Why required: Answers whether the software deployment is operational, independent of whether a simulation is actively running. The required log subscription allows central observability platforms to receive startup, licensing, warning, and fault events proactively rather than relying on periodic log scraping.

Simulator Status

The running status of the simulation itself: - general simulation status: [running, stopped, loading, uninitialized] - achieved speed - requested speed - uptime - model-time (clock) - currently loaded/running case(s)/model(s) - subscribe on status variables

Why required: Answers what the simulation is doing right now. Real-time status and status subscriptions let orchestrators, HMIs, and automation services detect execution state changes immediately without relying on log parsing or inefficient polling.

Simulator Control

  • start/run
  • stop/shut-down
  • set speed
  • step (one tick/time-step)
  • set time/simulator-clock
  • load file/case/snapshot
  • save file/case/snapshot
  • pause
  • download file/case/snapshot
  • upload file/case/snapshot
  • delete file/case/snapshot

Why required: Provides full programmatic control over the simulation lifecycle. - start/run, stop/shut-down, pause allow orchestrators to drive the simulation state machine without manual intervention. - set speed allows the orchestrator or test harness to control the real-time factor so that studies can be accelerated, slowed down, or synchronized with external systems. - step / single tick enables deterministic and reproducible replay, which is essential for debugging, validation, and controller testing. - set time / simulator clock allows the simulator to jump, reset, or align execution to a specific model time without replaying from the beginning. - load/save file/case/snapshot enable reproducible test scenarios and checkpointing. - upload/download file/case/snapshot decouple case management from the host machine and allow CI pipelines or orchestration services to push inputs and retrieve results without shared filesystem access. - delete file/case/snapshot prevents unbounded disk growth in long-running automated environments.

Data Access

  • available types (describes which kind of units, modules, nodes, blocks, devices, and control elements the simulator contains, and which attributes and functions each object provides)
  • available units of measurement per attribute
  • topology (structure of available units, modules, streams, signals, and other model objects; this should be implemented in such a way that it returns a meaningful amount of data.
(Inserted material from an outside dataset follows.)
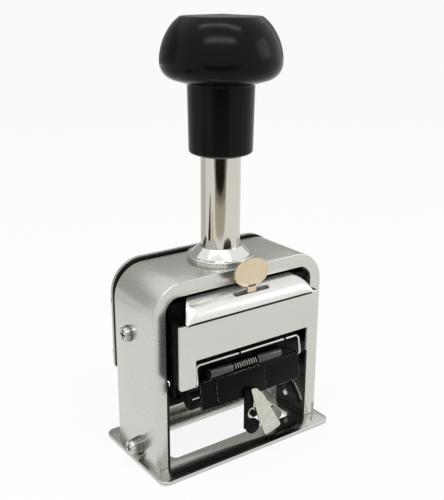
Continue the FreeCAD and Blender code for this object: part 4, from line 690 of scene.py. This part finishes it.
def fullness(share):
    """How high the round end of the hood stands at a share of its length, as on an ellipse."""
    return math.sqrt(1 - (1 - max(share, LEAST_SHARE)) ** 2)


section = [(HOOD_BACK, HOOD_FOOT), (HOOD_BACK, HOOD_TOP), (HOOD_CREST, HOOD_TOP)]
section += [(HOOD_CREST - HOOD_REACH * math.sin(math.radians(turn)),
             HOOD_FOOT + HOOD_LIP + (HOOD_TOP - HOOD_FOOT - HOOD_LIP) * math.cos(math.radians(turn)))
            for turn in range(6, 91, 6)]
section += [(-22.9, HOOD_FOOT + HOOD_LIFT + 0.2), (-22.6, HOOD_FOOT + HOOD_LIFT),
            (-21.0, HOOD_FOOT + HOOD_LIFT), (-21.0, HOOD_FOOT)]
shares = [(1 - math.cos(math.radians(turn))) for turn in range(0, 91, 9)]
stations = [(HOOD_LEFT + LEFT_ROUND * share, fullness(share)) for share in shares]
stations += [(HOOD_RIGHT - RIGHT_ROUND * share, fullness(share)) for share in shares[::-1]]
first, full = stations[0]
hood = drawn_line("hood_bar_rounded", [
    Vector((first, y, HOOD_FOOT + (z - HOOD_FOOT) * full)) * MM for y, z in section])
bpy.ops.mesh.edge_face_add()
foot_line = Vector((0, HOOD_CREST, HOOD_FOOT)) * MM
for (x, full), (next_x, next_full) in zip(stations, stations[1:]):
    bpy.ops.mesh.extrude_region_move(TRANSFORM_OT_translate={"value": ((next_x - x) * MM, 0, 0)})
    bpy.ops.transform.resize(value=(1, 1, next_full / full), center_override=foot_line)
faced_out()
# The left end is cut oblique, and the tab's slot is milled through.
cut(hood, slab("corner_tool", "Z", (HOOD_FOOT - 1, HOOD_TOP + 1), [
    (-31, -12, 0), (-23.1, -12, 0), (-26.1, -16.5, 1.5), (-30.1, -22.2, 0), (-31, -22.2, 0)]))
cut(hood, slab("tab_slot", "Z", (HOOD_FOOT - 1, HOOD_TOP + 1), oblong(-8, 8, -20.4, -18.4, 0.9)))
finished(hood, "carriage", "nickel", BRIGHT_NICKEL, "hood", angle=62)
# A thin dark strip under the lip, where it overhangs the front plate: painted shade.
lip_shade = slab("hood_lining_strip", "X", (-29.3, 26.8), [
    (-22.55, 59.95, 0.1), (-22.0, 59.95, 0), (-22.0, 60.8, 0), (-22.55, 60.8, 0)])
finished(lip_shade, "carriage", "black_enamel", BLACKENED)

# Selector tab: an oval finger disc on a stem, stamped from one brass sheet and gilt. It stands up
# through the hood and turns a little on a pin in the crosshead. A plate of darker steel in the disc's
# back is painted shade.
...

It is not helpful to send thousands of API calls to retrieve a simple topology structure, but for large models it is also not smart to return the entire topology at once. The API should therefore provide something like a limit, recurse, or similar)
  • read momentary value for a specific attribute/variable
  • set/write value for a specific attribute/variable
  • subscribe on a list/set of attributes/variables/values, possibly with option for providing the target for publishing the data to. Subscriptions should either die out automatically after a certain period, or be handled in an alternative reliable way that tolerates that clients die without notification without creating an endless overhead (e.g. keep-alive).

Why required: Makes the simulator's internal state observable and controllable by external systems. - available types allow generic tooling to understand modules, streams, signals, and device-level capabilities without hard-coded assumptions. - available units of measurement ensure that engineering values are interpreted correctly. - topology lets clients traverse complex process structures efficiently. - read momentary value provides access to live simulation outputs and state variables. - set/write value enables closed-loop scenarios where external controllers or test harnesses inject runtime inputs. - subscription is required because high-frequency process and control values should be pushed efficiently rather than polled aggressively.